* _Exercise task_
Beginning at the first line of the data, print each line exactly, stopping after the line that contains "past the front.".

* _Provided material_

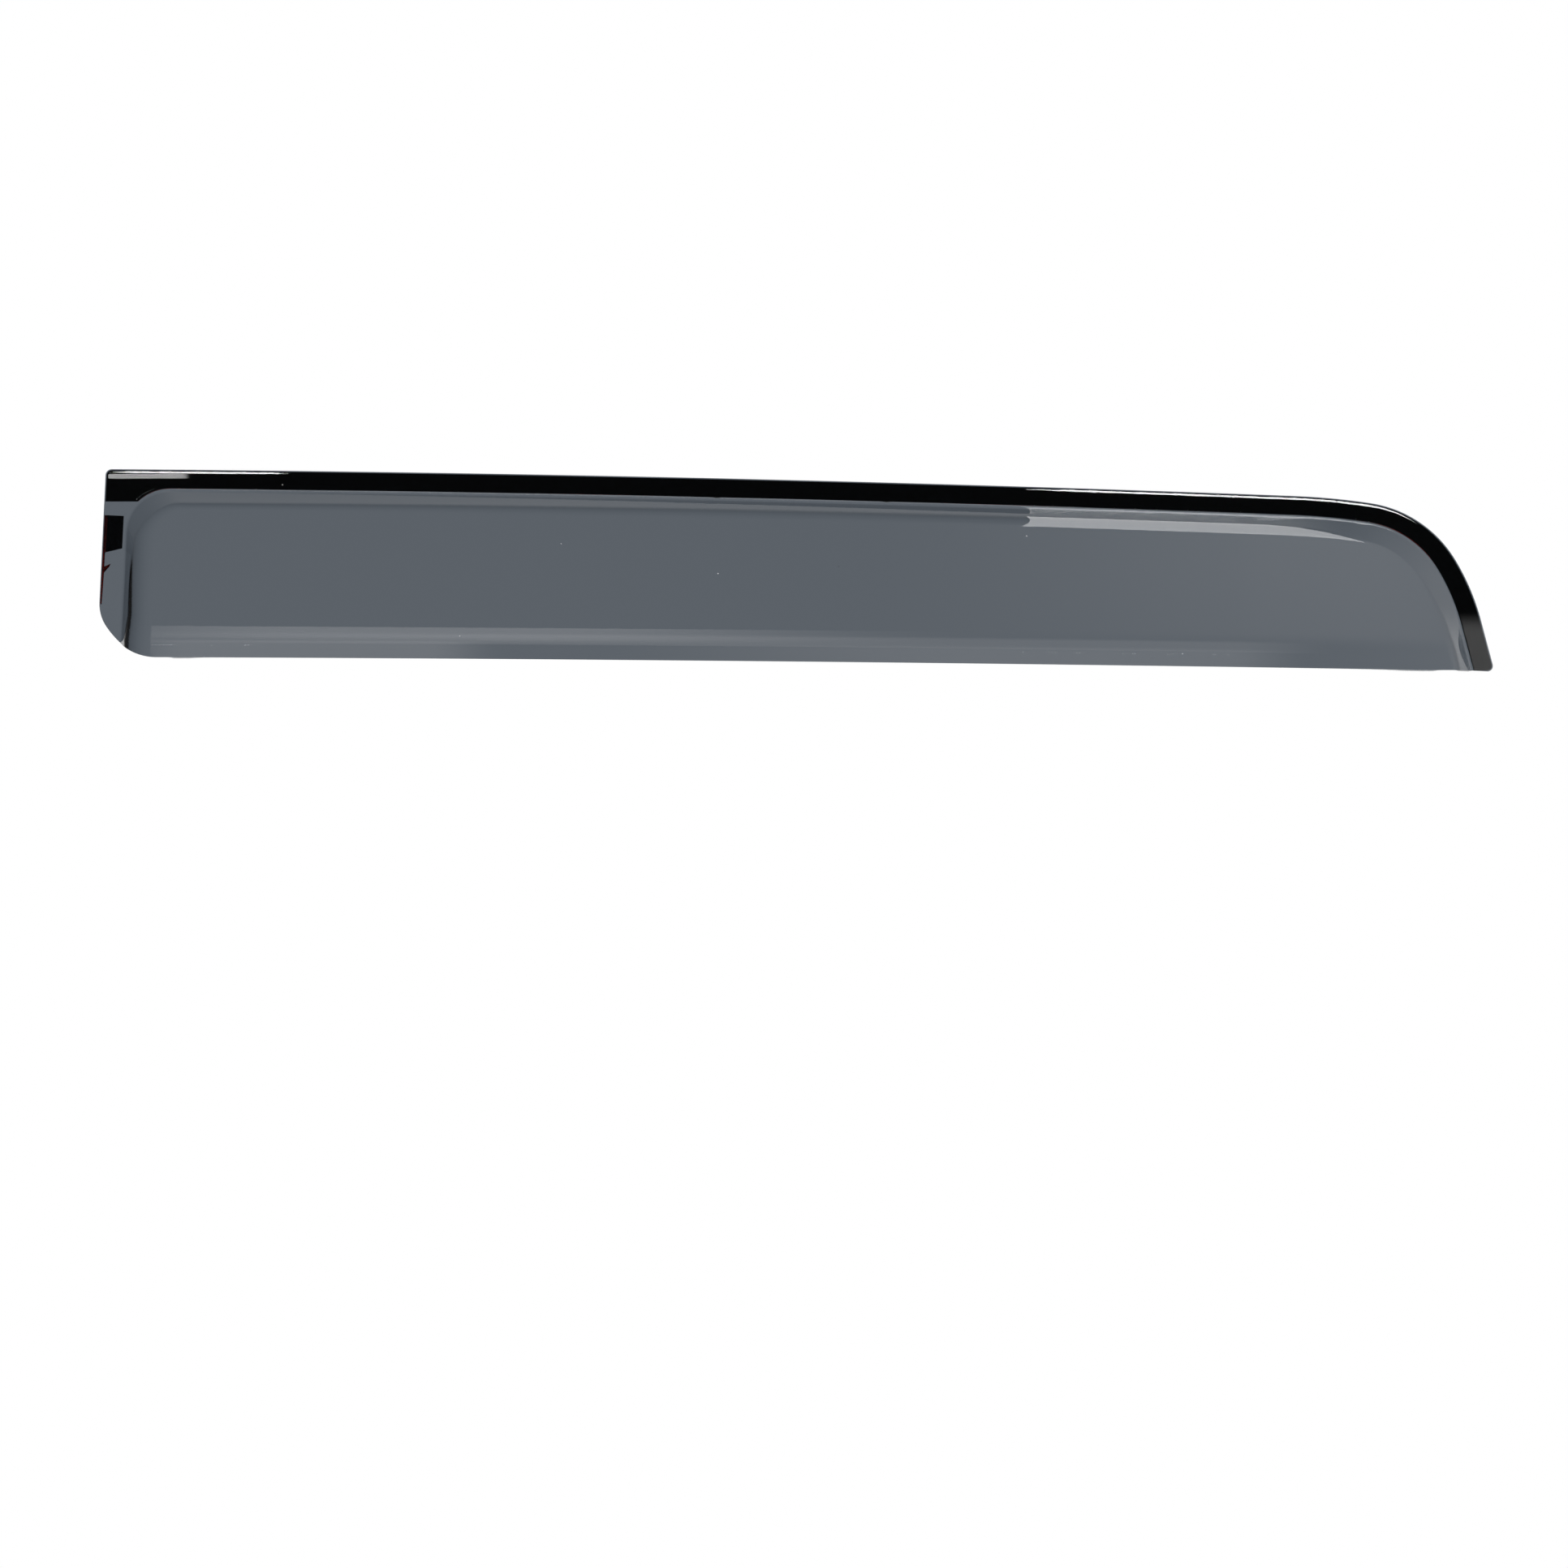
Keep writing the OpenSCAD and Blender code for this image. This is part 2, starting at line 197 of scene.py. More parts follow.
@dataclass(frozen=True)
class Outline:
    """Plan of the deflector: its top edge, curved front, leaning rear edge and bottom edge."""

    rear_reach: float = 356.6
    front_reach: float = 258.0
    top_radius: float = 19500.0
    top_fall: float = 1.44
    front_curves: tuple[tuple[float, float], ...] = ((354.0, 6.4), (61.7, 50.0), (118.0, 16.5))
    tip_radius: float = 2.5
    rear_lean: float = 2.75
    rear_corner_radius: float = 3.0
    rear_edge_height: float = 68.6
    lower_curves: tuple[tuple[float, float], ...] = ((20.3, 36.0), (44.6, 15.0))
    lower_bottom_radius: float = 29.4
    bottom_fall: float = 0.2
    bottom_radius: float = 50000.0
    flange_width: float = 10.0
    rear_flange_width: float = 10.6
    flange_corner_radius: float = 24.0

    def top_edge(self) -> Place:
        """Place on the top edge above the origin."""
        return Place(0.0, self.flange_width / 2, self.top_fall)

    def rear_corner(self) -> Place:
        """The upper rear corner before it is rounded, heading along the top edge."""
        turn = math.degrees(self.rear_reach / self.top_radius)
        return Stretch(self.top_radius, -turn).step(self.top_edge())

    def rail(self) -> Path:
        """Bottom edge, from the foot of the rear edge round the lower corner past the front.

        Returns:
            A path whose last stretch is the long bottom edge.
        """
        corner = self.rear_corner()
        down = Place(corner.x, corner.z, 90 + self.rear_lean)
        turned = sum(turn for _, turn in self.lower_curves)
        reach = self.rear_reach + self.front_reach + self.front_curves[0][0]
        stretches = [Stretch(-radius, -turn) for radius, turn in self.lower_curves]
        stretches += [
            Stretch(-self.lower_bottom_radius, self.bottom_fall - 90 - self.rear_lean + turned),
            Stretch(self.bottom_radius, math.degrees(reach / self.bottom_radius)),
        ]
        return Path(Stretch(0.0, self.rear_edge_height).step(down), stretches)

    def crossing(self, line: Place) -> float:
        """Distance along the bottom edge at which it crosses a line.

        Args:
            line: A point of the line, with the line's heading.

        Returns:
            The distance from the bottom edge's start.
        """
        rail = self.rail()
        heading = math.radians(line.heading)

        def side(distance: float) -> float:
            """Measures how far a place on the bottom edge lies from the line.

            Args:
                distance: Distance of the place along the bottom edge.

            Returns:
                The signed distance from the line.
            """
            place = rail.along(distance)
            across = math.cos(heading) * (place.z - line.z)
            return across + math.sin(heading) * (place.x - line.x)

        # The bottom edge crosses such a line only once, so halving closes in on the crossing.
        low, high = 0.0, rail.length
        far_side = side(high)
        for _ in range(HALVINGS):
            middle = (low + high) / 2
            if side(middle) * far_side > 0:
                high = middle
            else:
                low = middle
        return (low + high) / 2

    def layer(self, inset: float, rear_inset: float, corner_radius: float) -> Path:
        """The outline moved inwards.

        Args:
            inset: Distance that it moves in along the top and front.
            rear_inset: Distance that it moves in along the rear edge.
            corner_radius: Radius of its upper rear corner.

        Returns:
            A path with one stretch for each Edge.
        """
        origin = self.rear_corner()
        angle = 90 + self.rear_lean - origin.heading
        slant = math.sin(math.radians(angle))
        corner = Stretch(0.0, rear_inset / slant).step(origin)
        corner = Stretch(0.0, inset / slant).step(corner._replace(heading=corner.heading + angle))
        reach = corner_radius * math.tan(math.radians((180 - angle) / 2))
        rear = Place(corner.x, corner.z, self.rear_lean - 90)
        foot = self.rail().along(self.crossing(rear))
        edge_height = math.hypot(corner.x - foot.x, corner.z - foot.z) - reach
        top_start = origin.heading + math.degrees((rear_inset + reach) / self.top_radius)
        top_end = self.top_fall + math.degrees(self.front_reach / self.top_radius)
        stretches = [
            Stretch(0.0, edge_height),
            Stretch(corner_radius, top_start - rear.heading),
            Stretch(self.top_radius - inset, top_end - top_start),
        ]
        stretches += [Stretch(radius - inset, turn) for radius, turn in self.front_curves]
        start = Place(foot.x, foot.z, rear.heading)
        end = Path(start, stretches).starts[-1]
        landing = self.rail().along(self.crossing(end))
        tip_turn = 180 + landing.heading - end.heading
        tip_reach = self.tip_radius * math.tan(math.radians(tip_turn / 2))
        run = math.hypot(landing.x - end.x, landing.z - end.z) - tip_reach
        rounded = inset < self.tip_radius
        tip = Stretch(self.tip_radius - inset, tip_turn) if rounded else Stretch(0.0, tip_reach)
        return Path(start, stretches + [Stretch(0.0, run), tip])


def arc_height(place: Place, radius: float, x: float) -> float:
    """Height of a long arc at a given x.

    Args:
        place: Where the arc passes, with its heading there.
        radius: Radius of the arc, whose centre lies below.
        x: Where the height is asked.

    Returns:
        The z of the arc at x.
    """
    heading = math.radians(place.heading)
    centre_x = place.x - radius * math.sin(heading)
    centre_z = place.z - radius * math.cos(heading)
    return centre_z + math.sqrt(radius * radius - (x - centre_x) ** 2)


def arc_drop(into: float, radius: float) -> float:
    """How far an arc has fallen away from its start, a distance into it."""
    return radius - math.sqrt(radius * radius - into * into) if into > 0 else 0.0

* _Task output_
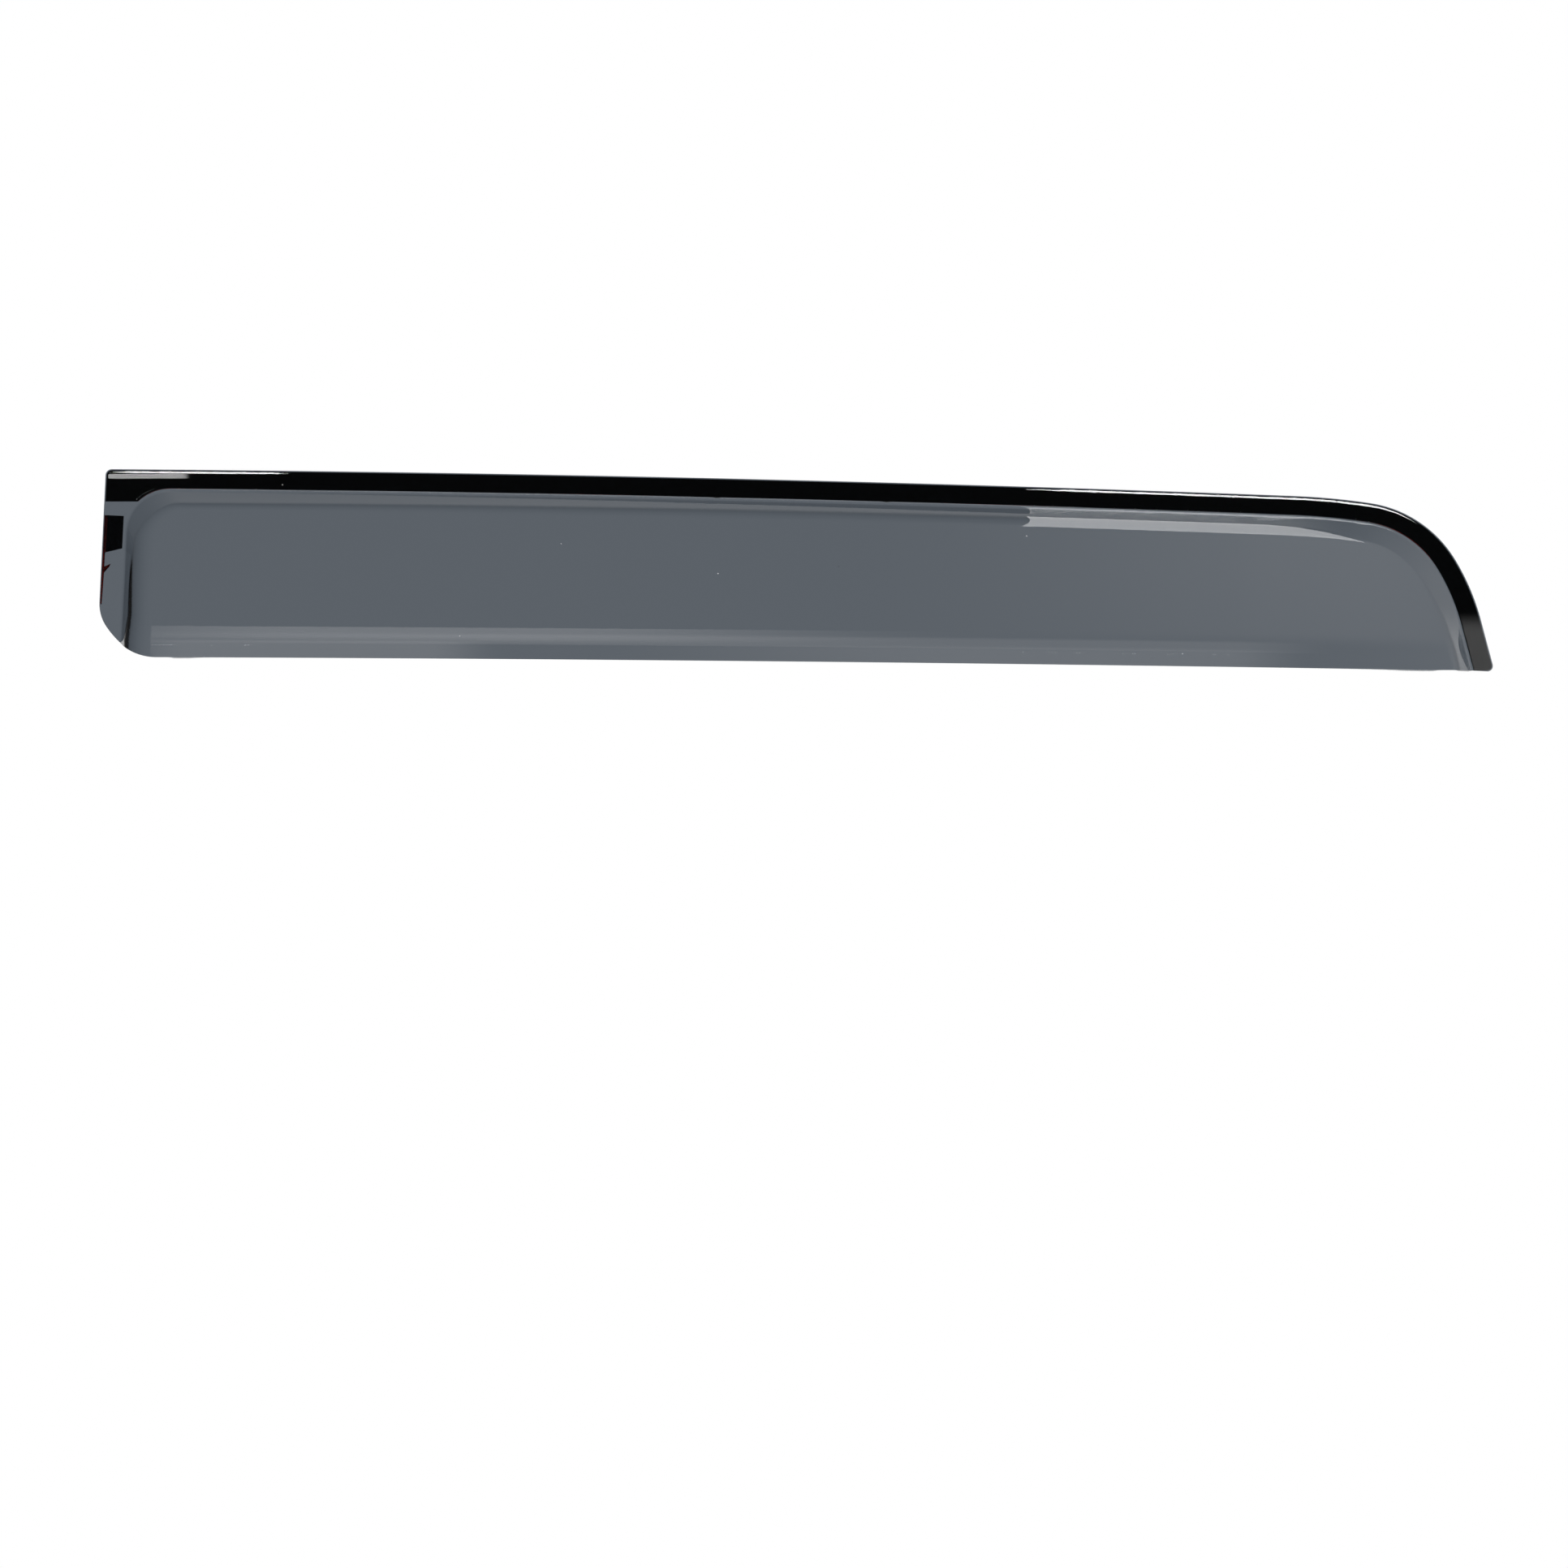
Keep writing the OpenSCAD and Blender code for this image. This is part 2, starting at line 197 of scene.py. More parts follow.
@dataclass(frozen=True)
class Outline:
    """Plan of the deflector: its top edge, curved front, leaning rear edge and bottom edge."""

    rear_reach: float = 356.6
    front_reach: float = 258.0
    top_radius: float = 19500.0
    top_fall: float = 1.44
    front_curves: tuple[tuple[float, float], ...] = ((354.0, 6.4), (61.7, 50.0), (118.0, 16.5))
    tip_radius: float = 2.5
    rear_lean: float = 2.75
    rear_corner_radius: float = 3.0
    rear_edge_height: float = 68.6
    lower_curves: tuple[tuple[float, float], ...] = ((20.3, 36.0), (44.6, 15.0))
    lower_bottom_radius: float = 29.4
    bottom_fall: float = 0.2
    bottom_radius: float = 50000.0
    flange_width: float = 10.0
    rear_flange_width: float = 10.6
    flange_corner_radius: float = 24.0

    def top_edge(self) -> Place:
        """Place on the top edge above the origin."""
        return Place(0.0, self.flange_width / 2, self.top_fall)

    def rear_corner(self) -> Place:
        """The upper rear corner before it is rounded, heading along the top edge."""
        turn = math.degrees(self.rear_reach / self.top_radius)
        return Stretch(self.top_radius, -turn).step(self.top_edge())

    def rail(self) -> Path:
        """Bottom edge, from the foot of the rear edge round the lower corner past the front.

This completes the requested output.